_Problem statement_. Copy out all lines that carry the word "from".

_Material_.

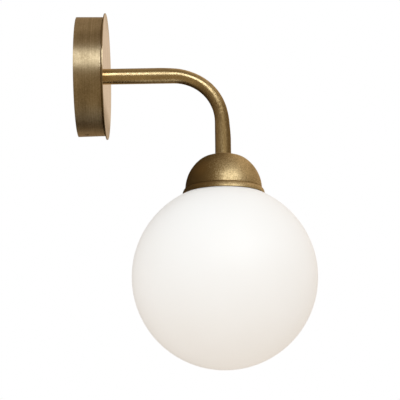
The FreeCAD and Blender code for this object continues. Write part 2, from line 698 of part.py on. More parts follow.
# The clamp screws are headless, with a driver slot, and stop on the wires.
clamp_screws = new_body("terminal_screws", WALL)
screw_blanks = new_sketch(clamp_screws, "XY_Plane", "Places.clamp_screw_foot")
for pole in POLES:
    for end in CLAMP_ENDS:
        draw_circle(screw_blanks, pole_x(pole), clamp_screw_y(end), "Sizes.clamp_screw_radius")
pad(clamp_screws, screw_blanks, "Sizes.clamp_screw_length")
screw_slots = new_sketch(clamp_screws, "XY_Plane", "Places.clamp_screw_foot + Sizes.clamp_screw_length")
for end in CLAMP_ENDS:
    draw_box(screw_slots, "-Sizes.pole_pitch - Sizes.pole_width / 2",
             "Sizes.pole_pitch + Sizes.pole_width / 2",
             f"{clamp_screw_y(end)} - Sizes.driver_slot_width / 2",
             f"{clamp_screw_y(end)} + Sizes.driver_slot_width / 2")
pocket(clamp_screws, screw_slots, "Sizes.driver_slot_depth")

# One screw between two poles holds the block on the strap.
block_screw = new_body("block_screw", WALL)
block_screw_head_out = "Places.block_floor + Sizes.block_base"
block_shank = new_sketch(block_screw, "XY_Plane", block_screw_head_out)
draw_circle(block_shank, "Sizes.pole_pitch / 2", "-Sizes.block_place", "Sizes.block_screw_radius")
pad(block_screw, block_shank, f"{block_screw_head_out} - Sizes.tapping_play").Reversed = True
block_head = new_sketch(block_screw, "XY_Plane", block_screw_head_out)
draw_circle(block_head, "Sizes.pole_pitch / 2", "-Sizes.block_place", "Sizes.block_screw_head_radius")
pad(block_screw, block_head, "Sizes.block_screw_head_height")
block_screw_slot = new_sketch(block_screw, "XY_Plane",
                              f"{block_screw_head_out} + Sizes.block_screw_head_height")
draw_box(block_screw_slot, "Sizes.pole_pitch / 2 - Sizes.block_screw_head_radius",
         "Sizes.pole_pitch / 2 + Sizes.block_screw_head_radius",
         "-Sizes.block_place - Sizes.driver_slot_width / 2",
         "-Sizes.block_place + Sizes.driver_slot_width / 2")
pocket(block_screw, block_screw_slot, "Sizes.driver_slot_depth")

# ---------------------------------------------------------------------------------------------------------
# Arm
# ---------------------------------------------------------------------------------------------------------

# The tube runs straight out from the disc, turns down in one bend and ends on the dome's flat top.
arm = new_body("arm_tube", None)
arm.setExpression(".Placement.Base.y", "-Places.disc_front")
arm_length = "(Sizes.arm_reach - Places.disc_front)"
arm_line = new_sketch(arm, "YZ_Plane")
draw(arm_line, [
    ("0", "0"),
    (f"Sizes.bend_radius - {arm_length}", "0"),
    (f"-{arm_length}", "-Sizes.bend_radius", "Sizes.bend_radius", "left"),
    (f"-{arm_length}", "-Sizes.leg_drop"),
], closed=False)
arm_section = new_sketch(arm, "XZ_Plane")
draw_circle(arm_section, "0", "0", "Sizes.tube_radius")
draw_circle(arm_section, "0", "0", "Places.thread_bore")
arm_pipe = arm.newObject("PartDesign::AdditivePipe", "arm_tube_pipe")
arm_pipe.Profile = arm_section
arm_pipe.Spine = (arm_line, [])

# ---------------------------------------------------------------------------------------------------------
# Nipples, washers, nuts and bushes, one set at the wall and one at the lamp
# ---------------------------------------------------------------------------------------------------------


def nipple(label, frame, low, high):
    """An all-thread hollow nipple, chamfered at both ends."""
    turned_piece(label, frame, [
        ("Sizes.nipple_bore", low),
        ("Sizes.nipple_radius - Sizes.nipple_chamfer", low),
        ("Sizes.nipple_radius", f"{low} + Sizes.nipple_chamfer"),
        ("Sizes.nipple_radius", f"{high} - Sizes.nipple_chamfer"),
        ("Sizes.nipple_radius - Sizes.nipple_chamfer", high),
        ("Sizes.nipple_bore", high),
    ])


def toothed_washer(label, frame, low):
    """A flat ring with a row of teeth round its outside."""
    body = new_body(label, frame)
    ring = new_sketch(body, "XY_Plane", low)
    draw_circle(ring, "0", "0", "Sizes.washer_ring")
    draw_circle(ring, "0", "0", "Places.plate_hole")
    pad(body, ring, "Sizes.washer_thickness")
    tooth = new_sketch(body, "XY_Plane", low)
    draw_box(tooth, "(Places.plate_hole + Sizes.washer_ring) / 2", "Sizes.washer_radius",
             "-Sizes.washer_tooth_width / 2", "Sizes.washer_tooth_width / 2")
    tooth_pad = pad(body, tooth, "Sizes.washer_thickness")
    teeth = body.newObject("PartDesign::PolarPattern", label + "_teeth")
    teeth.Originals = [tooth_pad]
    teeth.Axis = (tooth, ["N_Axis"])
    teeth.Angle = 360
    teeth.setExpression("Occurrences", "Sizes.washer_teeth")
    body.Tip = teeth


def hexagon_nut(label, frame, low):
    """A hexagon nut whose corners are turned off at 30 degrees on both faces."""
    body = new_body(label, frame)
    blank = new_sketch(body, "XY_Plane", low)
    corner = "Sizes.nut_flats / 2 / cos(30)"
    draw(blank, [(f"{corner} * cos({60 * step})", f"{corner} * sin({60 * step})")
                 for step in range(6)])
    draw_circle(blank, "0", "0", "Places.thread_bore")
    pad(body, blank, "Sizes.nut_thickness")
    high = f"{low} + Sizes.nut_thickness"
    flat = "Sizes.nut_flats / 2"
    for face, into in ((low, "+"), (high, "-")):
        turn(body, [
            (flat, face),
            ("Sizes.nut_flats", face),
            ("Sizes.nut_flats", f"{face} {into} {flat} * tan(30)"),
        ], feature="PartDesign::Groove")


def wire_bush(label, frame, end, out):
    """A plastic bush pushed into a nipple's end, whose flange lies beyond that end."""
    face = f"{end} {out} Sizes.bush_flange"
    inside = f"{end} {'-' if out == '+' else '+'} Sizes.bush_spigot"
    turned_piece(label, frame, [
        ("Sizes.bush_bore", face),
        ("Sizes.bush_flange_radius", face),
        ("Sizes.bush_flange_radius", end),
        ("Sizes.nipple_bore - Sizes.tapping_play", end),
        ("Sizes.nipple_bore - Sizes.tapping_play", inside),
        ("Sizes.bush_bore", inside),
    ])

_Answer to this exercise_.
The FreeCAD and Blender code for this object continues. Write part 2, from line 698 of part.py on. More parts follow.
# The tube runs straight out from the disc, turns down in one bend and ends on the dome's flat top.